# Now I get to finish all these



## Kalai (Dec 12, 2007)

This is  a few hundred Koa bowls that are now dry and ready to be finished, then I start all over again and make more bowls and let them dry and so on and so on, but I never get dizzy from all this turning  Aloha to all.

Kalai


----------



## kent4Him (Dec 12, 2007)

Does wood dry in Hawaii?


----------



## airrat (Dec 12, 2007)

you are one busy person Kalai.  I wish I could turn one bowl but have never tried.


----------



## ahoiberg (Dec 12, 2007)

looks like you might be busy for a while chris!


----------



## rherrell (Dec 12, 2007)

> _Originally posted by kent4Him_
> 
> Does wood dry in Hawaii?



Yeah, does it?


----------



## Kalai (Dec 12, 2007)

In my neck of the woods I need to use a Kiln to dry my wood but I live on the Big Island, I can drive to the Kau Desert and it is very dry there, or I can go the the hot lava to warm up when it gets cold, and it does get cold, there was recently a man that was lost in a blizard here and they still have not found him, yes we have snow on our 2 highest mountains, Mauna Loa and Mauna Kea.  I love the Big Island of Hawaii.  Aloha to all.

Kalai


----------



## vick (Dec 12, 2007)

> _Originally posted by airrat_
> 
> you are one busy person Kalai.  I wish I could turn one bowl but have never tried.


I am going to bust you on this.  I thought you turned a bowl at my house at last years turners gathering, or was that your brother?

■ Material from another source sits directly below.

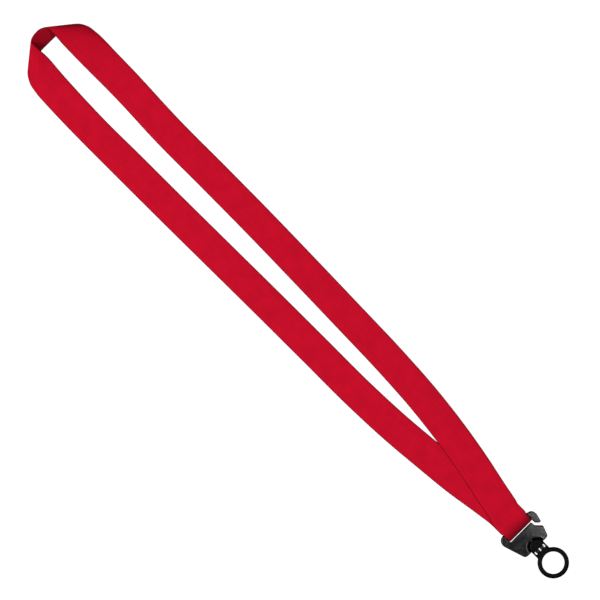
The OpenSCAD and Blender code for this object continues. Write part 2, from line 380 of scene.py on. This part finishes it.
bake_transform(webbing)
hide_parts("neck_strap", "strap_fold")


# ---------------------------------------------------------------------------------------
# Seam stitching: bonded polyester thread in two lockstitch rows across the three layers,
# each stitch a short arch that dips into the webbing at both ends, above and below.
# ---------------------------------------------------------------------------------------
THREAD_D = 0.4 * MM
STITCH_LEN = 2.1 * MM
STITCH_ARCH = 0.22 * MM
STITCHES = 7
ROWS = 2
PLY_PITCH = 0.55 * MM
PLY_SLANT = 1.6
THREAD_GROOVE_SHADE = (0.42, 0.0015, 0.013, 1)
THREAD_LIGHT = (0.62, 0.003, 0.022, 1)
SEAM_HEIGHT = 2.8 * MM

stitch_low, stitch_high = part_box("seam_stitching")
row_gap = stitch_high.y - stitch_low.y - THREAD_D
stitch_pitch = (stitch_high.x - stitch_low.x - STITCH_LEN) / (STITCHES - 1)


def thread_material():
    """Twisted thread, with painted shade in the grooves between its plies."""
    material, tree, shader, coordinates = new_material("red_thread")
    spot = Wire(tree, coordinates.outputs["Object"])
    split = spot.add("ShaderNodeSeparateXYZ", Vector=spot)
    slant = Wire(tree, split.outputs["X"]) + Wire(tree, split.outputs["Y"]) * PLY_SLANT
    ply = (slant * (2 * math.pi / PLY_PITCH)).math("SINE") * 0.5 + 0.5
    # Painted shade: the grooves between plies are darker than the ply crests.
    tone = ply.mix(THREAD_GROOVE_SHADE, THREAD_LIGHT)
    tree.links.new(tone.socket, shader.inputs["Base Color"])
    tree.links.new((0.7 - ply * 0.2).socket, shader.inputs["Roughness"])
    shader.inputs["Specular IOR Level"].default_value = 0.05
    bump(tree, shader, ply, 0.05 * MM, 0.8)
    return material


def stitching_tree():
    """Rows of stitches on both faces of the seam, in one node tree."""
    tree = bpy.data.node_groups.new("stitching", "GeometryNodeTree")
    tree.interface.new_socket("Geometry", in_out="OUTPUT", socket_type="NodeSocketGeometry")
    sizes = {"First stitch": "NodeSocketVector", "Stitch pitch": "NodeSocketFloat",
             "Row gap": "NodeSocketFloat", "Stitch length": "NodeSocketFloat",
             "Arch": "NodeSocketFloat", "Thread radius": "NodeSocketFloat",
             "Stitches": "NodeSocketInt", "Rows": "NodeSocketInt", "Depth": "NodeSocketFloat",
             "Thread": "NodeSocketMaterial"}
    for name, kind in sizes.items():
        tree.interface.new_socket(name, in_out="INPUT", socket_type=kind)
    source = tree.nodes.new("NodeGroupInput")
    given = {name: Wire(tree, source.outputs[name]) for name in sizes}

    def add(kind, **values):
        """The first output of a new node, with its inputs named as in Wire.add."""
        return Wire(tree, Wire(tree, None).add(kind, **values).outputs[0])

    def vector(**parts):
        return add("ShaderNodeCombineXYZ", **parts)

    half = given["Stitch length"] * 0.5
    back = given["Stitch length"] * -0.5
    dip = given["Thread radius"] * -2
    top = given["Arch"] * 2
    arch = add("GeometryNodeCurveQuadraticBezier", Resolution=10,
               Start=vector(X=back, Z=dip), Middle=vector(Z=top), End=vector(X=half, Z=dip))
    section = add("GeometryNodeCurvePrimitiveCircle", Resolution=8,
                  Radius=given["Thread radius"])
    stitch = add("GeometryNodeCurveToMesh", Curve=arch, Profile_Curve=section, Fill_Caps=True)
    line = add("GeometryNodeMeshLine", Count=given["Stitches"],
               Start_Location=given["First stitch"], Offset=vector(X=given["Stitch pitch"]))
    row = add("GeometryNodeInstanceOnPoints", Points=line, Instance=stitch)
    rows = add("GeometryNodeMeshLine", Count=given["Rows"], Offset=vector(Y=given["Row gap"]))
    upper = add("GeometryNodeInstanceOnPoints", Points=rows, Instance=row)
    lower = add("GeometryNodeTransform", Geometry=upper, Scale=(1, 1, -1),
                Translation=vector(Z=given["Depth"]))
    join = tree.nodes.new("GeometryNodeJoinGeometry")
    tree.links.new(upper.socket, join.inputs[0])
    tree.links.new(lower.socket, join.inputs[0])
    solid = add("GeometryNodeRealizeInstances", Geometry=Wire(tree, join.outputs[0]))
    finished = add("GeometryNodeSetMaterial", Geometry=solid, Material=given["Thread"])
    tree.links.new(finished.socket, tree.nodes.new("NodeGroupOutput").inputs[0])
    return tree


def applied(name, tree, values):
    """The plain mesh that a node tree makes from named input values."""
    carrier = link(name + "_carrier", bpy.data.meshes.new(name + "_carrier"))
    modifier = carrier.modifiers.new("nodes", "NODES")
    modifier.node_group = tree
    for item in tree.interface.items_tree:
        if item.in_out == "INPUT":
            modifier[item.identifier] = values[item.name]
    ready = carrier.evaluated_get(bpy.context.evaluated_depsgraph_get())
    mesh = bpy.data.meshes.new_from_object(ready)
    bpy.data.objects.remove(carrier)
    edit = bmesh.new()
    edit.from_mesh(mesh)
    bmesh.ops.recalc_face_normals(edit, faces=edit.faces)
    edit.to_mesh(mesh)
    edit.free()
    mesh.shade_smooth()
    return link(name, mesh)


first_x = stitch_low.x + STITCH_LEN / 2
first_y = stitch_low.y + THREAD_D / 2
stitching = applied("stitching", stitching_tree(), {
    "First stitch": Vector((first_x, first_y, SEAM_HEIGHT)), "Stitch pitch": stitch_pitch,
    "Row gap": row_gap, "Stitch length": STITCH_LEN, "Arch": STITCH_ARCH,
    "Thread radius": THREAD_D / 2, "Stitches": STITCHES, "Rows": ROWS, "Depth": SEAM_HEIGHT,
    "Thread": thread_material()})
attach(stitching, "clip")
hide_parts("seam_stitching")


# ---------------------------------------------------------------------------------------
# Clip: one acetal moulding with the strap bar, the open gate, the two lobes, the arch and
# the split pin. Every edge is rounded, the lobes are crowned, and the skin has a fine matt
# grain. An edge is found by the upright walls halfway up the plate.
# ---------------------------------------------------------------------------------------
CLIP_VOXEL = 0.14 * MM
CLIP_CROWN = 1 * MM
CROWN_BEND = 0.35
CLIP_ROLL = 0.75 * MM
ARCH_MIDDLE = (0, 2.35 * MM)
BEAD_RADIUS = 6.2 * MM
BEAD_WIDTH = 0.45 * MM
BEAD_HEIGHT = 0.1 * MM
CLIP_BLACK = (0.003, 0.003, 0.0031, 1)
CLIP_GREY = (0.0155, 0.0155, 0.0157, 1)
MERGE_DIST = 0.002 * MM
SMOOTH_FACTOR = 0.5
SMOOTH_ROUNDS = 3
WALL_TURN = 0.3
WALL_BAND = (0.3, 0.7)
FACE_FADE = 0.25

clip_low, clip_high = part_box("clip_body")


def moulded_copy(name, node, voxel):
    """A node's solid as one closed skin with rounded edges."""
    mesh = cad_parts[node].data.copy()
    edit = bmesh.new()
    edit.from_mesh(mesh)
    bmesh.ops.remove_doubles(edit, verts=edit.verts, dist=MERGE_DIST)
    edit.to_mesh(mesh)
    edit.free()
    mesh.materials.clear()
    rough = link(name + "_rough", mesh)
    remesh = rough.modifiers.new("remesh", "REMESH")
    remesh.mode = "VOXEL"
    remesh.voxel_size = voxel
    smooth = rough.modifiers.new("smooth", "SMOOTH")
    smooth.factor = SMOOTH_FACTOR
    smooth.iterations = SMOOTH_ROUNDS
    ready = rough.evaluated_get(bpy.context.evaluated_depsgraph_get())
    skin = bpy.data.meshes.new_from_object(ready)
    bpy.data.objects.remove(rough)
    skin.shade_smooth()
    return link(name, skin)


def shape_upper_face(piece, low, high):
    """Crown the clip's upper face, roll its edges, and raise the bead round the arch."""
    points = piece.data.vertices
    spots = np.zeros(len(points) * 3)
    normals = np.zeros(len(points) * 3)
    points.foreach_get("co", spots)
    points.foreach_get("normal", normals)
    spots = spots.reshape(-1, 3)
    height = spots[:, 2] / high.z
    upright = np.abs(normals.reshape(-1, 3)[:, 2]) < WALL_TURN
    walls = spots[upright & (height > WALL_BAND[0]) & (height < WALL_BAND[1])]
    near = kdtree.KDTree(len(walls))
    for k, (x, y, _) in enumerate(walls):
        near.insert((x, y, 0), k)
    near.balance()
    share = np.clip((height - WALL_BAND[1]) / FACE_FADE, 0, 1)
    for k in np.flatnonzero(share):
        x, y, _ = spots[k]
        side = (x - (low.x + high.x) / 2) / ((high.x - low.x) / 2)
        inside = min(near.find((x, y, 0))[2], CLIP_ROLL)
        roll = CLIP_ROLL - math.sqrt(CLIP_ROLL**2 - (CLIP_ROLL - inside) ** 2)
        off_bead = (math.dist((x, y), ARCH_MIDDLE) - BEAD_RADIUS) / BEAD_WIDTH
        fall = CLIP_CROWN * (math.hypot(side, CROWN_BEND) - CROWN_BEND)
        spots[k, 2] -= share[k] * (fall + roll - BEAD_HEIGHT * math.exp(-off_bead**2))
    points.foreach_set("co", spots.ravel())


def clip_material():
    """Moulded black plastic with a fine grain, uneven gloss and long faint scuffs."""
    material, tree, shader, coordinates = new_material("black_clip_plastic")
    spot = Wire(tree, coordinates.outputs["Object"])
    grain = spot.noise(2600, 3)
    cloud = spot.noise(260, 3).ramp(0.36, 0.64)
    scuff = spot.noise(500, 4, stretch=(1, 5, 1)).ramp(0.56, 0.72)
    tone = (cloud * 0.7 + grain * 0.3).mix(CLIP_BLACK, CLIP_GREY)
    tree.links.new(tone.socket, shader.inputs["Base Color"])
    rough = 0.23 + grain * 0.06 + cloud * 0.04 - scuff * 0.05
    tree.links.new(rough.socket, shader.inputs["Roughness"])
    shader.inputs["Specular IOR Level"].default_value = 0.26
    bump(tree, shader, grain * 0.7 + cloud * 0.7, 0.03 * MM, 0.6)
    return material


clip = moulded_copy("clip", "clip_body", CLIP_VOXEL)
shape_upper_face(clip, clip_low, clip_high)
clip.data.materials.append(clip_material())
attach(clip, "clip")
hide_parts("clip_body")


# ---------------------------------------------------------------------------------------
# Swivel eye: one deeper black moulding, with the round head that turns in the arch, the
# neck with its window for the barbs, and the ring that a hook or key ring hangs from.
# ---------------------------------------------------------------------------------------
RING_VOXEL = 0.16 * MM
RING_BLACK = (0.0004, 0.0004, 0.0005, 1)
RING_GREY = (0.0015, 0.0015, 0.0016, 1)


def ring_material():
    """The eye's deeper black plastic."""
    material, tree, shader, coordinates = new_material("black_ring_plastic")
    spot = Wire(tree, coordinates.outputs["Object"])
    grain = spot.noise(1800, 2)
    cloud = spot.noise(220, 3)
    tone = cloud.mix(RING_BLACK, RING_GREY)
    tree.links.new(tone.socket, shader.inputs["Base Color"])
    tree.links.new((0.34 + cloud * 0.12).socket, shader.inputs["Roughness"])
    shader.inputs["Specular IOR Level"].default_value = 0.05
    bump(tree, shader, grain * 0.4 + cloud, 0.02 * MM, 0.4)
    return material


ring = moulded_copy("ring", "swivel_ring", RING_VOXEL)
ring.data.materials.append(ring_material())
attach(ring, "ring")
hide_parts("swivel_ring")


# ---------------------------------------------------------------------------------------
# Studio: a white lit table, one broad soft light on the left beyond the loop, a small one
# on the gate's side for the sheen on the clip, and a dim room that nothing mirrors.
# ---------------------------------------------------------------------------------------
TABLE_HALF = 3
TABLE_GREY = 0.1
TABLE_GLOW = 0.98
ROOM_STRENGTH = 0.25


def lamp(name, power, size, place_at, aim_at):
    """A soft rectangular light."""
    data = bpy.data.lights.new(name, "AREA")
    data.shape = "RECTANGLE"
    data.size, data.size_y = size
    data.energy = power
    light = bpy.data.objects.new(name, data)
    light.location = place_at
    way = Vector(aim_at) - Vector(place_at)
    light.rotation_euler = way.to_track_quat("-Z", "Y").to_euler()
    bpy.context.scene.collection.objects.link(light)


lamp("broad_light", power=34, size=(0.8, 0.8), place_at=(-0.85, 0.62, 1.55),
     aim_at=(0, 0.22, 0))
lamp("clip_light", power=8.5, size=(0.35, 0.3), place_at=(0.46, -0.15, 1.5), aim_at=(0, 0, 0))

world = bpy.data.worlds.new("room")
world.use_nodes = True
world.node_tree.nodes["Background"].inputs["Strength"].default_value = ROOM_STRENGTH
world.cycles_visibility.glossy = False
bpy.context.scene.world = world

table_mesh = bpy.data.meshes.new("table")
corners = [(x * TABLE_HALF, y * TABLE_HALF, 0) for x, y in ((-1, -1), (1, -1), (1, 1), (-1, 1))]
table_mesh.from_pydata(corners, [], [(0, 1, 2, 3)])
table = link("table", table_mesh)
table_material, _, table_shader, _ = new_material("white_table")
table_shader.inputs["Base Color"].default_value = (*[TABLE_GREY] * 3, 1)
table_shader.inputs["Roughness"].default_value = 0.9
table_shader.inputs["Emission Color"].default_value = (1, 1, 1, 1)
table_shader.inputs["Emission Strength"].default_value = TABLE_GLOW
table_mesh.materials.append(table_material)
table.visible_diffuse = False
table.visible_glossy = False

Kalai -  That is quite a stack of bowl.


----------



## Ligget (Dec 12, 2007)

WOW! That`ll keep you busy for a while Kalai![:0][]
I watch Dog the Bounty Hunter on cable TV, my kids follow it too, I think he stays in Hawaii, have you heard of him? [8D]


----------



## R2 (Dec 12, 2007)

Tha' will be an awful lot of cornflakes to eat!


----------



## Randy10 (Dec 12, 2007)

Chris,

I loved your Norfolk Pine "Creations" and know that your Kona bowls will be just as impressive.   Are your works in any of the Big Island galleries?   I will be there (both Hilo and Kona) in January.

Randy


----------



## Kalai (Dec 12, 2007)

Hi Mark, yes I know of the Dog, he lives on the Island of Oahu, his son Leeland lives here on the Big Island in Kona, I have seen them a few times when they were over here.
-
Hay Randy I hope you stop by and see me if you have time, I have my work in the Honolulu Acadamy of Arts, and at Dan Deluz Woods, the rest goes on my website and to private collectors who order my bowls.  Aloha.

Chris
Kalai


----------



## airrat (Dec 12, 2007)

That was Robert Mike.  I had to leave for work after a couple hours.


----------



## Ligget (Dec 13, 2007)

Thanks Kalai!


----------



## Fred (Dec 13, 2007)

Did anyone else notice that Chris needs a truck to haul his work around. Dang, he is one very busy turner!


----------



## johncrane (Dec 13, 2007)

Hey Chris  love too see some finished work.[]


----------



## alxe24 (Dec 13, 2007)

Wow that is pretty impressive. Beatiful.


----------



## workinforwood (Dec 15, 2007)

Wow...that's alot of bowls!  Be sure and take a break and check your emails.


----------



## louisbry (Dec 16, 2007)

Nice lineup.  Love to see some of them when you finish turning.


----------



## Kalai (Dec 16, 2007)

Hi everyone, ya I will be busy for a while but not to long, I hope
sometimes I think I do not get some emails so email me as many times as needed, I respond to all emails.
I will also post some pictures of the finished bowls when I am done, also remember I offer free bowl turning lessons to any IAP member who comes to the Big Island and even if you dont want to turn a bowl stop by anyway and I will make sure you go home with some Hawaiian wood, aloha and Mele kaliki maka.

Chris
Kalai[8D]


----------